Three types of metadata can be included in a JPEG XL container:
- Exif (
Exif
) - XMP (
xml
) - JUMBF (
jumb
)
This metadata can contain information about the image, such as copyright notices, GPS coordinates, camera settings, etc. If it contains rendering-impacting information (such as Exif orientation), the information in the codestream takes precedence.
The container allows the above metadata to be stored either uncompressed
(e.g. plaintext XML in the case of XMP) or by Brotli-compression.
In the latter case, the box type is brob
(Brotli-compressed Box) and
the first four bytes of the box contents define the actual box type
(e.g. xml
) it represents.
JPEG XL can losslessly recompress existing JPEG files. The general design philosophy still applies in this case: all the image data is stored in the codestream box, including the DCT coefficients of the original JPEG image and possibly an ICC profile or Exif orientation.
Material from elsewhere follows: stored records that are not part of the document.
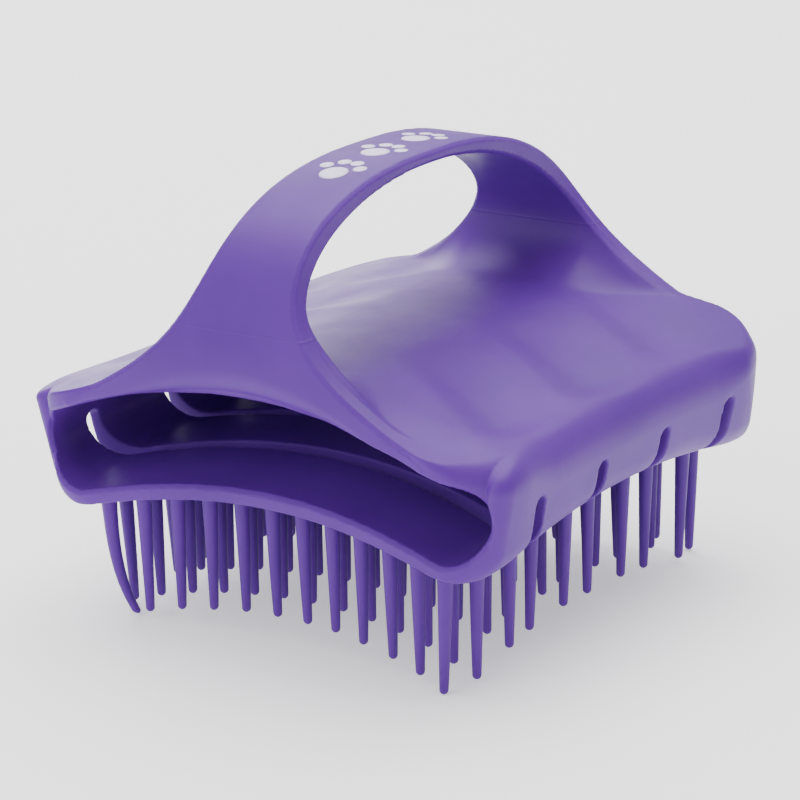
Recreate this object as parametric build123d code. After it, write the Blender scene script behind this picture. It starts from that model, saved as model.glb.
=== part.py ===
from build123d import *
import os

# A flexible grooming curry comb, moulded in one piece: a hollow sleeve open at the front and the
# back, a strap arched over it for the hand, and ten rows of tapered pins under a floor that four
# slits divide into five strips. +X is right, +Y is back, +Z is up, millimetres. The origin is
# under the middle of the comb, in the plane that the tips of the corner pins stand on.

# Pins
PIN_LENGTH = 24.3
PIN_ROOT_RADIUS = 1.5
PIN_TIP_RADIUS = 0.85
PIN_PITCH = 6.5
PIN_ROW_GAP = 6.64  # between the two rows of one strip
PIN_EDGE_X = 38.3  # the outermost pin of a long row stands a little inward of its pitch
SHORT_ROW = 12
LONG_ROW = 13

# Floor
STRIPS = 5
STRIP_PITCH = 17.07
SLIT_WIDTH = 2.8
SLIT_TOP = 35.75
FLOOR_THICKNESS = 3.1
FLOOR_DROP_X = 4.4  # fall of the arched floor, 40 mm to either side of the middle
FLOOR_DROP_Y = 3.3  # fall of the arched floor, 40 mm to the front or the back
DROP_REACH = 40.0
ROW_BOW = 0.14  # share by which rows and slits bow outward, 36 mm from the middle
BOW_REACH = 36.0
ROW_SPREAD = 0.07  # share by which the front and back rows widen, 45 mm from the middle
SPREAD_REACH = 45.0
FLOOR_EDGE_X = 40.5  # where the floor turns up into the corner
STRIP_END_X = 42.2
STRIP_CLEARANCE = 0.15  # on each side of the cut between a strip and its side wall

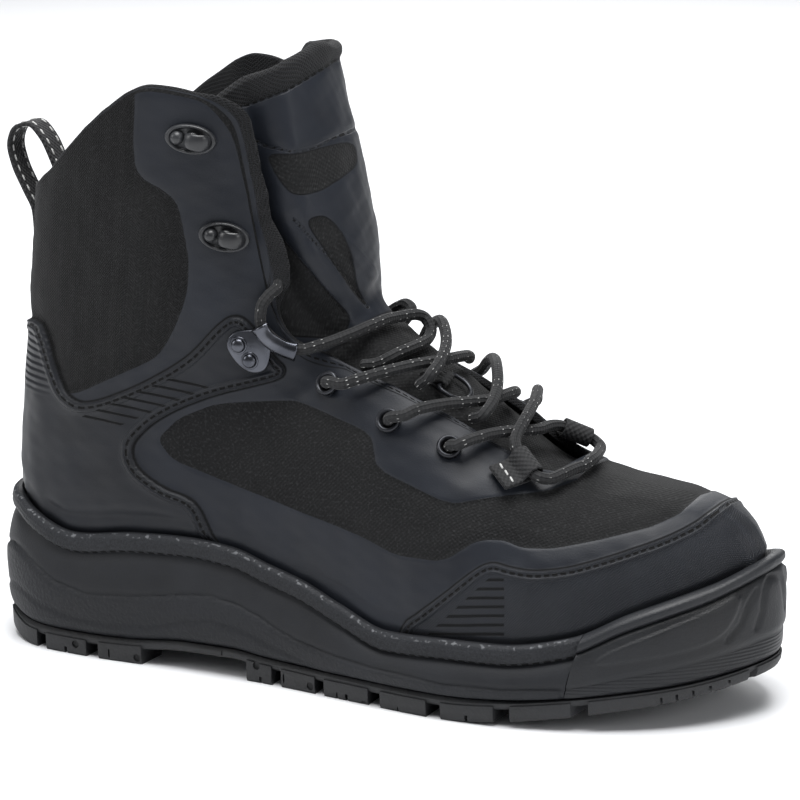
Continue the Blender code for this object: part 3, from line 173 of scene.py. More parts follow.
last = {
    "length": 0.318,
    "ball": 0.118,
    "gap": 0.0003,
    "soleInset": 0.0035,
    "lipWall": 0.003,
    "featherRise": 0.005,
    "blend": 0.10,
    "outline": (    # share of length, lateral and medial shares of half the ball width
        (0.000, 0.00, 0.00), (0.018, 0.34, 0.33), (0.075, 0.61, 0.57), (0.160, 0.70, 0.66),
        (0.280, 0.72, 0.65), (0.400, 0.76, 0.65), (0.520, 0.87, 0.74), (0.640, 0.98, 0.89),
        (0.740, 0.98, 0.98), (0.840, 0.85, 0.94), (0.925, 0.58, 0.78), (0.980, 0.22, 0.48),
        (1.000, -0.12, 0.12),
    ),
    "heights": (    # share of length, lip, floor, joint, root, face
        (0.00, 0.0590, 0.0300, 0.0150, 0.0115, 0.0060), (0.04, 0.0580, 0.0290, 0.0110, 0.0075, 0.0012),
        (0.07, 0.0545, 0.0280, 0.0095, 0.0055, 0.0000), (0.14, 0.0480, 0.0270, 0.0090, 0.0050, 0.0000),
        (0.22, 0.0510, 0.0260, 0.0095, 0.0055, 0.0000), (0.30, 0.0520, 0.0250, 0.0115, 0.0075, 0.0000),
        (0.36, 0.0505, 0.0240, 0.0115, 0.0075, 0.0000), (0.41, 0.0460, 0.0230, 0.0100, 0.0060, 0.0000),
        (0.46, 0.0420, 0.0210, 0.0095, 0.0055, 0.0000), (0.51, 0.0360, 0.0190, 0.0090, 0.0050, 0.0000),
        (0.58, 0.0290, 0.0165, 0.0090, 0.0050, 0.0000), (0.66, 0.0300, 0.0150, 0.0090, 0.0050, 0.0000),
        (0.73, 0.0305, 0.0155, 0.0100, 0.0065, 0.0018), (0.81, 0.0350, 0.0175, 0.0125, 0.0095, 0.0055),
        (0.87, 0.0440, 0.0200, 0.0150, 0.0120, 0.0085), (0.92, 0.0500, 0.0220, 0.0170, 0.0140, 0.0110),
        (0.95, 0.0535, 0.0235, 0.0185, 0.0155, 0.0130), (1.00, 0.0620, 0.0260, 0.0215, 0.0190, 0.0170),
    ),
    "foot": (       # share of length, top line, squareness, ridge
        (0.05, 0.0700, 2.4, 0.000), (0.15, 0.0880, 2.4, 0.000), (0.28, 0.1120, 2.4, 0.002),
        (0.38, 0.1340, 2.5, 0.005), (0.48, 0.1365, 2.6, 0.007), (0.56, 0.1250, 2.6, 0.007),
        (0.64, 0.1090, 2.5, 0.007), (0.72, 0.0915, 2.4, 0.006), (0.78, 0.0850, 2.4, 0.006),
        (0.84, 0.0820, 2.4, 0.006), (0.90, 0.0795, 2.5, 0.006), (0.945, 0.0740, 2.5, 0.006),
        (0.965, 0.0680, 2.5, 0.006), (0.982, 0.0580, 2.4, 0.006),
    ),
    "shaft": (      # z, back, front, half width
        (0.015, 0.0060, 0.120, 0.0365), (0.055, 0.0062, 0.130, 0.0370), (0.095, 0.0085, 0.150, 0.0360),
        (0.120, 0.0110, 0.160, 0.0365), (0.145, 0.0130, 0.150, 0.0385), (0.180, 0.0160, 0.139, 0.0415),
        (0.220, 0.0200, 0.131, 0.0450),
    ),
    "opening": (    # x, z, axis x, axis z
        (0.0160, 0.178, 0.070, 0.176), (0.0230, 0.180, 0.070, 0.178), (0.0320, 0.186, 0.070, 0.184),
        (0.0450, 0.197, 0.072, 0.194), (0.0650, 0.214, 0.075, 0.208), (0.0850, 0.225, 0.080, 0.217),
        (0.1020, 0.2225, 0.084, 0.213), (0.1140, 0.212, 0.086, 0.203), (0.1175, 0.196, 0.087, 0.188),
        (0.1215, 0.172, 0.088, 0.164), (0.1260, 0.150, 0.092, 0.140), (0.1300, 0.1385, 0.098, 0.124),
        (0.1380, 0.129, 0.106, 0.108), (0.1490, 0.1245, 0.116, 0.094), (0.1625, 0.1205, 0.130, 0.084),
        (0.1850, 0.112, 0.150, 0.072), (0.2055, 0.102, 0.172, 0.060), (0.2190, 0.094, 0.188, 0.052),
        (0.2290, 0.0885, 0.202, 0.046), (0.2370, 0.0865, 0.214, 0.040),
    ),
}
lip, floor, joint, root, face = 1, 2, 3, 4, 5
heightTable, footTable, shaftTable = (np.array(last[k]) for k in ("heights", "foot", "shaft"))
upperInset = last["soleInset"] + last["lipWall"] + 2 * last["gap"]


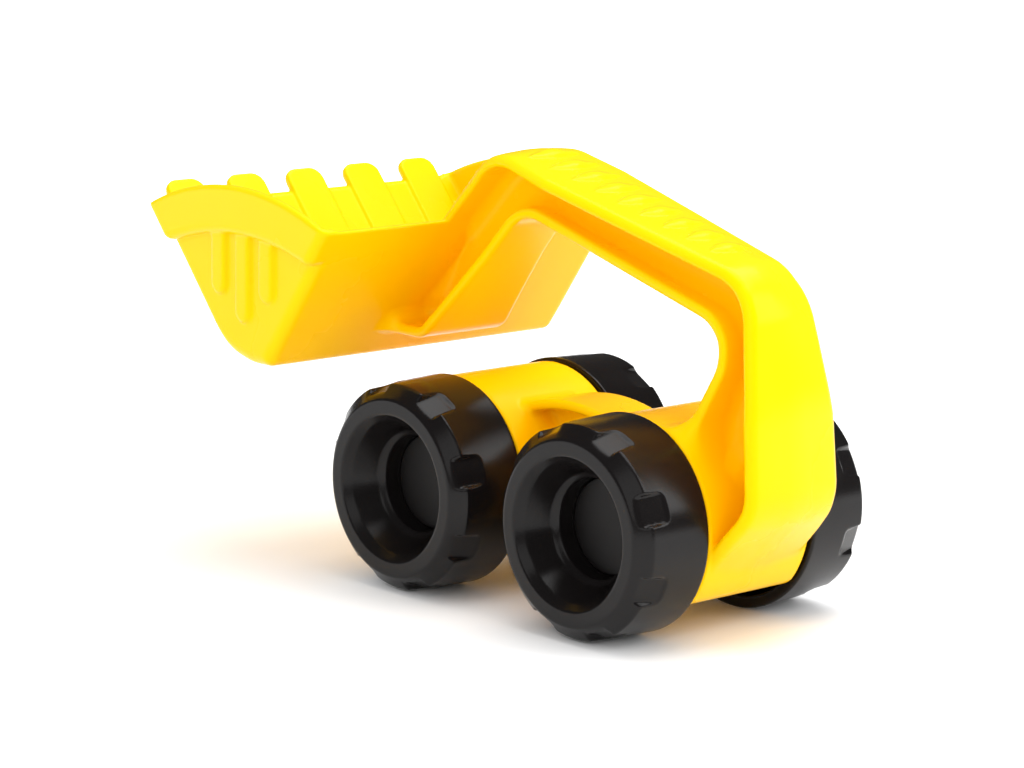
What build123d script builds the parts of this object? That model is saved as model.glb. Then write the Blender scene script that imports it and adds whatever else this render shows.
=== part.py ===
from build123d import *
import os
from math import cos, radians, sin, tan

os.makedirs("parts", exist_ok=True)

# Toy excavator for sand play: one yellow moulding with a toothed bucket, an arm that
# is also the carrying handle and two fat axle barrels, on four free-spinning black wheels.
# Millimetres. +X points to the bucket, +Y to the toy's left, +Z up. The origin is on the
# floor, under the middle of the whole toy.

# ---------------------------------------------------------------- driving dimensions
wheel_d = 70.0               # tread diameter
wheelbase = 84.6             # axle to axle
barrel_gap = 1.05            # a barrel's radius is this much less than a wheel's
barrel_half = 22.9           # half of a barrel's length
barrel_flat_z = 11.9         # flat belly under each barrel
skin = 2.6                   # moulded wall of a barrel
axle_d = 4.0
axle_half = 31.0
running_clearance = 0.06     # radial, wheel on axle
end_play = 0.3               # between a wheel's hub and what stops it

flange = 3.6                 # thickness of the arm's two flanges
web = 2.8                    # centre web of arm and bridge, and the barrels' diaphragm
grip_half_front = 19.4       # half width of the outer flange above the front of the grip
grip_half_rear = 13.4        # and at the rear top corner
column_half_foot = 20.0      # half width of the column where it lands on the rear barrel
inner_half = 14.0            # half width of the flange under the fingers
foot_half = 18.4             # half width of that flange where it meets the bucket
ridge_count = 9
ridge_pitch = 10.0
ridge_height = 1.0
ridge_half_front = 10.5      # half length of the first ridge, and of the last
ridge_half_rear = 7.7
ridge_half_width = 2.2
first_ridge_x = 21.0         # ahead of the axles' midpoint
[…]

In order to allow bit-identical reconstruction of the original JPEG file
(not just the image but the actual file), additional information is needed,
since the same image data can be encoded in multiple ways as a JPEG file.
The jbrd
box (JPEG Bitstream Reconstruction Data) contains this information.
Typically it is relatively small. Using the image data from the codestream,
the JPEG bitstream reconstruction data, and possibly other metadata boxes
that were present in the JPEG file (Exif/XMP/JUMBF), the exact original
JPEG file can be reconstructed.
This box is not needed to display a recompressed JPEG image; it is only needed to reconstruct the original JPEG file.
The container can optionally store a jxli
box, which contains an index
of offsets to keyframes of a JPEG XL animation. It is not needed to display
the animation, but it does facilitate efficient seeking.
The codestream can optionally be split into multiple jxlp
boxes;
conceptually, this is equivalent to a single jxlc
box that contains the
concatenation of all partial codestream boxes.
This makes it possible to create a file that starts with
the data needed for a progressive preview of the image, followed by
metadata, followed by the remaining image data.